Another possibility is to use the filesystem for communication with workers. For that ClusterManagers.jl offers a simple addprocs_pbs
function which would schedule jobs and initiate workers with this simple function at once.
using Distributed
using ClusterManagers
addprocs_pbs(5)
pmap(x->x^2,1:10)
Ultimately, one can exit the Julia process or remove all allocated workers to finish the job.
I extensively used communication through the filesystem for the last project because that was the only thing I knew. I found it annoyingly slow to initiate, so I started to think about better ways of initiating it, and that's how I eventually got these experiences on how to initiate the Cluster.

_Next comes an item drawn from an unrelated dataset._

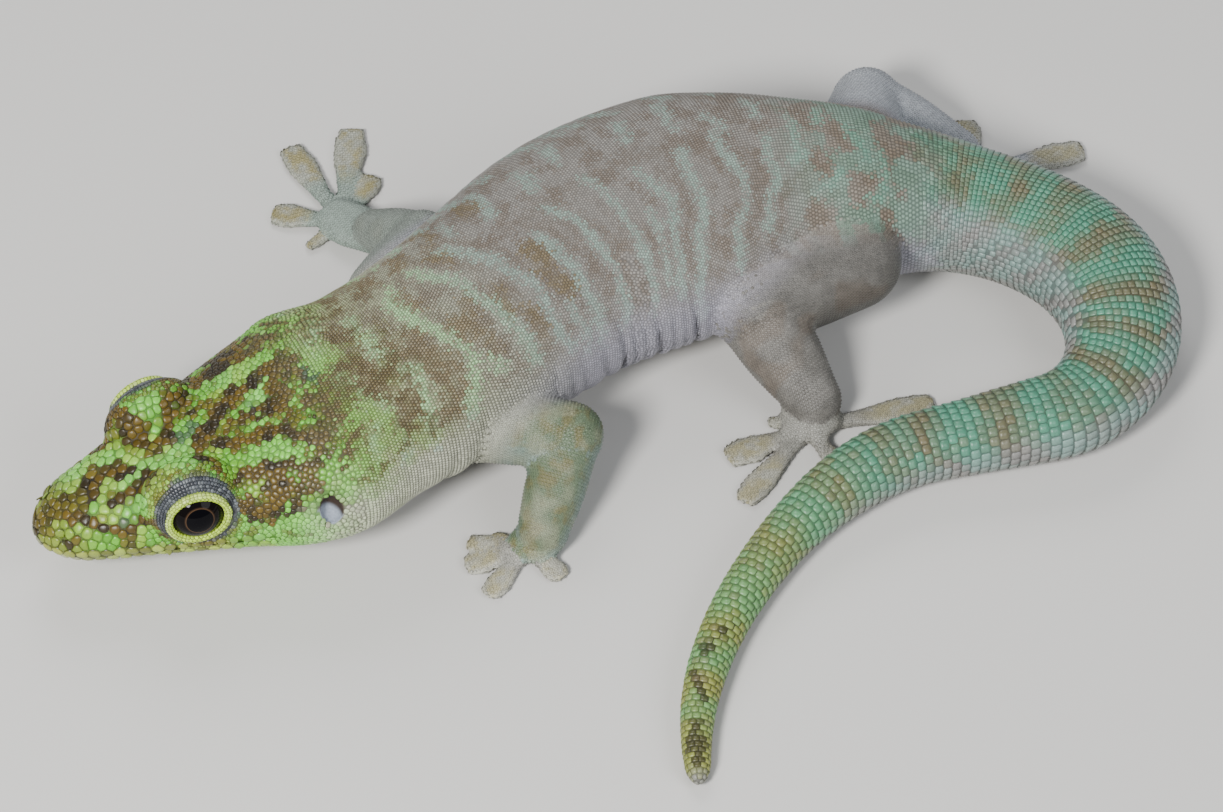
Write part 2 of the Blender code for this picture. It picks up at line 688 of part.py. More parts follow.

After reflecting on this blog post, Julia has excelled in giving excellent tools for parallel computing. Moreover, with this post, I have shown that it is relatively easy to start using the cluster. Nevertheless, the tools could be more comfortable.
Particularly the ClusterManagers.jl could make it equally easy to initiate the PBS cluster with TCP/IP connection as it is with the filesystem. Also, the scheduler does not always support array jobs; thus, it would be nice to optionally use the ordinary scheduling (giving nodes and processes per node).
Moreover, we could significantly improve how we interact with the cluster. We are accustomed to ssh into the cluster, sending our code there, scheduling the job and transferring the data. A better way, I envision, would be to create a macro which, from the user perspective, could work similarly to @spawn
and return a remote reference something like:
N = 100 # The @cluster macro would see that
@cluster hpc05 10 begin # .juliarc could host cluster information
using Distributed
using MyModule # Modules would be synchronised with the cluster automatically, as also the necessary source files.
res = pmap(x->(println(x),f(x)),N) # Text output would be redirected locally
end
res # All variables in the global scope of the cluster would be visible locally afterwards execution and possibly also during that.